ハラスメント問題について担当部門が機能していない場合、誰に相談するのがベストかは目標によります。まず目標を決め、活用資源を決める必要があります。また、法的手段に訴えるときは慎重に進めてください。人事部や法務部、上層部が助けてくれるとは限らず、被害者がトラブルメーカーの汚名を着せられる可能性もあります。復讐心は心拍数や血圧を高め、長期にわたると健康を害するため長く持たないことが望ましいです。それでも法的に訴えると決めたら、大きく動く前に、冷静に水面下で権力・証拠・仲間を集めることが重要だと言われています。自分と同じ待遇で、冷遇でつらいと思っている仲間をみつけ、いけると思ったタイミングで実行する必要があります。

また、逆切れはあまり得策ではありません。自分が逆切れしているところを誰かに見られていた時に、その証言が法廷で不利になることがありますので、常に冷静に、相手も自分も尊重したコミュニケーションをとっておくことが重要です。

「嫌なことをされたとき、やってしまいがちだけど、やらない方が良いこと3つ」もご紹介しておこうと思います。これは「泣く」「キレる」「長いメールを返す」です。粘着気質のある方、ハラスメント気質のある方は、自分が何か嫌なことをした結果、相手がそれに反応すると喜びを感じるという性質があります。ではどうしたらいいか、研究結果としては「反応しない」「距離を置く(物理的距離がベスト。できなければ心理的距離を置く)」「仲間を集める」の3点が挙げられます。

 

●SOCを作る3つの感覚「やるぞ感」

「やるぞ感」というのは、ストレスをもたらす出来事を「これは自分にとって、ある意味、挑戦だ」「これを乗り越えることは人生に必要なことだ」と信じ、日々の営みへのやりがいや生きる意味を見出せる感覚のことです。「やるぞ感」が低いと、「これだけつらいのに、なんのために頑張らないといけないんだ」「もうどうでもいい」と感じてしまい、諦めやすくなってしまいます。
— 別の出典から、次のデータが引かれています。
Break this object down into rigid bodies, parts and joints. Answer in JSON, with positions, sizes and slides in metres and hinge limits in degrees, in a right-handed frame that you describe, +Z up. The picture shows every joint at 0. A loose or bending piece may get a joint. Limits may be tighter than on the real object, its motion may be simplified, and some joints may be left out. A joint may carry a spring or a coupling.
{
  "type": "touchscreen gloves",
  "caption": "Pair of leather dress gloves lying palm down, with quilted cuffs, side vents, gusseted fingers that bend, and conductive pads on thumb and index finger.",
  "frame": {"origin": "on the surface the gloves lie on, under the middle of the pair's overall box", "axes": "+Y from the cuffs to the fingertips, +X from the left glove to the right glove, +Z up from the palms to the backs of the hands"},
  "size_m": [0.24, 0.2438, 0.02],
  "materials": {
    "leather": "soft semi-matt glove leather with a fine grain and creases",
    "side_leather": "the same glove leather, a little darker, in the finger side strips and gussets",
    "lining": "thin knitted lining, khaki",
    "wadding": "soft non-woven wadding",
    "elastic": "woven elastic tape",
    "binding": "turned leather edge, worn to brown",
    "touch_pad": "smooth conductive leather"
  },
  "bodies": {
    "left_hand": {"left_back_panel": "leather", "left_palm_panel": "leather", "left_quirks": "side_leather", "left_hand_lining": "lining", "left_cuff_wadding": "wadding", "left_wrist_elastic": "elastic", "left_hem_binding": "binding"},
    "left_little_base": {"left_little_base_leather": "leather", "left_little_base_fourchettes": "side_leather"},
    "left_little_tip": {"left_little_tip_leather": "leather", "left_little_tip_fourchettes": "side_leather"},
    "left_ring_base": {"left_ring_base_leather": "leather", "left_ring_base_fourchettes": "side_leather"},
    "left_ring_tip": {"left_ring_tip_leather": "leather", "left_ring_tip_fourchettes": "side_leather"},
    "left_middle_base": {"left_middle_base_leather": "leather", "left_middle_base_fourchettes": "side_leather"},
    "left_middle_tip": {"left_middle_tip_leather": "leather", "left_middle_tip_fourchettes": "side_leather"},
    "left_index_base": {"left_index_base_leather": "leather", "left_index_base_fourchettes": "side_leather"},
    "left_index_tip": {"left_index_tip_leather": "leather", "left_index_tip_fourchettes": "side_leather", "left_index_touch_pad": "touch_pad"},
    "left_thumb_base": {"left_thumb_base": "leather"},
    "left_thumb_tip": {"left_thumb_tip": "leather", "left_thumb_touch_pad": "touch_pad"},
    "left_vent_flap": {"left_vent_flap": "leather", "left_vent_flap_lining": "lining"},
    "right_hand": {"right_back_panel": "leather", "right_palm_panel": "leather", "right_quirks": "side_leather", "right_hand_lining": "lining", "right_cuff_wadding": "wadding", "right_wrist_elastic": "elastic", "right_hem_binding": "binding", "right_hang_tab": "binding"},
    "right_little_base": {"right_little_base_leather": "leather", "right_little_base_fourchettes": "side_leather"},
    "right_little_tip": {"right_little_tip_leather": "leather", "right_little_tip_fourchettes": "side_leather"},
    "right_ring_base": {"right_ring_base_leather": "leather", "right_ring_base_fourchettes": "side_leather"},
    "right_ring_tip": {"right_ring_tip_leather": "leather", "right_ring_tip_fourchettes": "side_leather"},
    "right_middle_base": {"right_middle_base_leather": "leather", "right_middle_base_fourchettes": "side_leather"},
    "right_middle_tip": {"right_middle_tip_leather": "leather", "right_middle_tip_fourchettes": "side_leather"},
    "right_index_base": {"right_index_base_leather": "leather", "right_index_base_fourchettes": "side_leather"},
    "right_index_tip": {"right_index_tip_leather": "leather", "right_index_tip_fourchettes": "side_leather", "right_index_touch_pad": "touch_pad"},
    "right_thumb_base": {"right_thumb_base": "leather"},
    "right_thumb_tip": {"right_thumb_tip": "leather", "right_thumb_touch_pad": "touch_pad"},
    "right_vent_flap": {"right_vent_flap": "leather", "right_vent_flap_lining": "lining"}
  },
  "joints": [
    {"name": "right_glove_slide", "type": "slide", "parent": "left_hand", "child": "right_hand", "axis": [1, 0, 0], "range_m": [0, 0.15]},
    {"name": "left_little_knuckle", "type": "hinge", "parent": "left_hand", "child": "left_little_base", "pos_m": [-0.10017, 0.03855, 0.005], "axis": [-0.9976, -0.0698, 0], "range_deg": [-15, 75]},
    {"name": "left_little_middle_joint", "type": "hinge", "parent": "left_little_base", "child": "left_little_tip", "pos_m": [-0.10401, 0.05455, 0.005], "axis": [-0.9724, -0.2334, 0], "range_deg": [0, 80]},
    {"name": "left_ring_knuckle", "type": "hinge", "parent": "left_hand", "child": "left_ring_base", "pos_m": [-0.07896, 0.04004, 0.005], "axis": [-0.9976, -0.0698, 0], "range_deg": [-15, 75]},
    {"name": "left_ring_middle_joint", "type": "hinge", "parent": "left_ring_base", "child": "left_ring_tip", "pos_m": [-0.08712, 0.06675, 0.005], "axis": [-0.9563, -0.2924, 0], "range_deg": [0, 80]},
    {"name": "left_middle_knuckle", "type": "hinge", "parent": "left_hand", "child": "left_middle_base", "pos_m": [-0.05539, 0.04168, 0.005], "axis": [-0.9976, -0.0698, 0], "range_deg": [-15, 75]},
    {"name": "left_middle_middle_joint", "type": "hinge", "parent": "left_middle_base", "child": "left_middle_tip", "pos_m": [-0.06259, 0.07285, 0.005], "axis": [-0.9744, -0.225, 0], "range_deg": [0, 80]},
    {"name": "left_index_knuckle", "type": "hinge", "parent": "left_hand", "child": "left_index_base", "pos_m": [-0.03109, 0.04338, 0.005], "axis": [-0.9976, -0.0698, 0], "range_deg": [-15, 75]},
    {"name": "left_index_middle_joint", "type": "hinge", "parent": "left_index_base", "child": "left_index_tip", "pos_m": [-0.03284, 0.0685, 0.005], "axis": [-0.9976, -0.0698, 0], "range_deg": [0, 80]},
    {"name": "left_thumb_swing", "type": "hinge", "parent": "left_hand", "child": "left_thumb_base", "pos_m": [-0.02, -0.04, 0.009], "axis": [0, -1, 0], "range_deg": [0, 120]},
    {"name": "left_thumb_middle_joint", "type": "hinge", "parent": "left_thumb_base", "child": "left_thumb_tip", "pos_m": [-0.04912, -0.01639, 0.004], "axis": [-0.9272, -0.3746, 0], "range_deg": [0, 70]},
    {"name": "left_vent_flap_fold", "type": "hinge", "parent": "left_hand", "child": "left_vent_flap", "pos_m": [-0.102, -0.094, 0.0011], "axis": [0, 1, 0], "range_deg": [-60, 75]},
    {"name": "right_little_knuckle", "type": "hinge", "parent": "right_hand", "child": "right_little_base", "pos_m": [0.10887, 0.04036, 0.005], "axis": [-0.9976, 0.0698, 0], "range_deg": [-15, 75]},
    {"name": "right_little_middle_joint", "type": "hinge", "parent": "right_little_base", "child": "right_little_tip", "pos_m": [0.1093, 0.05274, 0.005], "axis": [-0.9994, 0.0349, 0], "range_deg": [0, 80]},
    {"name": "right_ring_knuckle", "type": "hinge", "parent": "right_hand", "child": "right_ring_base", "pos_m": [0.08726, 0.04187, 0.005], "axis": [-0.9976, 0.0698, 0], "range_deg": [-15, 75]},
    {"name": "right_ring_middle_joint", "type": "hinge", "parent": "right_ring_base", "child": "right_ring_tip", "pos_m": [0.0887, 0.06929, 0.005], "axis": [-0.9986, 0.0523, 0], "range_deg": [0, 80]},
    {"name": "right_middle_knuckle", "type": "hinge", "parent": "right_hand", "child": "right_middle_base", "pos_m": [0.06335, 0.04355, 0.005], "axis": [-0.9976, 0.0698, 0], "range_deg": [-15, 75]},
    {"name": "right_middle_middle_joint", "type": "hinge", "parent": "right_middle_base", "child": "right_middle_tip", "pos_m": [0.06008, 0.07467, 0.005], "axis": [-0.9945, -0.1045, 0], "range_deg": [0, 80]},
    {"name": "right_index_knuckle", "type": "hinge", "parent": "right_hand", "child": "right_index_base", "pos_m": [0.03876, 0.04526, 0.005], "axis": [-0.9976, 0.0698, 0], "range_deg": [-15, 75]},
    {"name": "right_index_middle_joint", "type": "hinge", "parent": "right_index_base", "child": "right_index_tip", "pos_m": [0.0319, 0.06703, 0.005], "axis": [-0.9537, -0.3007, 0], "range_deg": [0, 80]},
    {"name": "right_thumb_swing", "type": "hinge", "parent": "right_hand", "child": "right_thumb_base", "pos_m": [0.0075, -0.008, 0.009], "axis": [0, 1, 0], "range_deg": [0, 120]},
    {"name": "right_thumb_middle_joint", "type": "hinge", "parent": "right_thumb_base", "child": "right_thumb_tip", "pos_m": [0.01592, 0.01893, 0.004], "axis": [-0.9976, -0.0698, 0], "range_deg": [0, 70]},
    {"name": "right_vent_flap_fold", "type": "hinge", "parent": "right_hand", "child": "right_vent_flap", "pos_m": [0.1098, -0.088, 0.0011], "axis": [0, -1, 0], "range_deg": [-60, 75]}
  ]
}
「やるぞ感」の高め方ですが、まず心が弱り切っているときは、1日のうち少しでも、30分でもいいので良い気分になれる時間を持ってください。良い気分になれる時間を持ち増やした上で、肯定的な振り返りを習慣づけてください。そうしていくうちに仕事の意味や意義などについて考えられるようになります。

このように、SOCは「わかる感」「できる感」「やるぞ感」という、認知、行動、動機づけに関わる3つの感覚で構成されています。環境の中でつくられ、いくつになっても、日々の生活の中で学ぶことのできる能力です。

 

●コミュニケーションのポイント

上司へ要望を伝える際に、一方的な要求や「あなたは」を主語にした質問、嫌そうな顔やため息をつくことは相手の感情を逆なでし、事態を悪化させることがあるため、望ましくありません。感情的にならず、「私は」を主語にして、自分の事情を伝え相談するイメージで頼ることが重要です。頼るときには、相手にとってもらいたい具体的な行動を明確に伝えておくことが大切です。

これから難しい問題に直面することがあったら「わかる」「できる」「やるぞ」と感じるためにはどうしたらいいか、どのように表現すると自分も相手も尊重できるかという観点で考えてみていただければと思います。

―参加者の声―

◆性別を気にせず働き、子供を産んでから、うまくいかなくなりました。女性特有のストレッサーでつまずいていることに気がつけました。

◆自分で考えながら、隣とコミュニケーションを取れるやり方ですごく頭に入りやすかった。

◆様々なストレスに対応する方法があると知った。自分が好きなことをふと思い出し、また取り組もうと思った。

◆「私はできる」と思うことの大切さ。理解できないことはわからない、考えなくていいという考えに勇気づけられました。

◆一人で深く悩んでいたが、多角的な面から明快な解決方法を提示くださり、気持ちが明るくなりました。

◆自分の考え方を変えるのも必要だが、相手の見方を変えることも方法だと思った。一日のうち「自分ファースト」をやってみようと思います。

◆(マインドフルネスの実践で)自分の呼吸を感じる瞑想をした時、リラックできて、心が落ち着きました。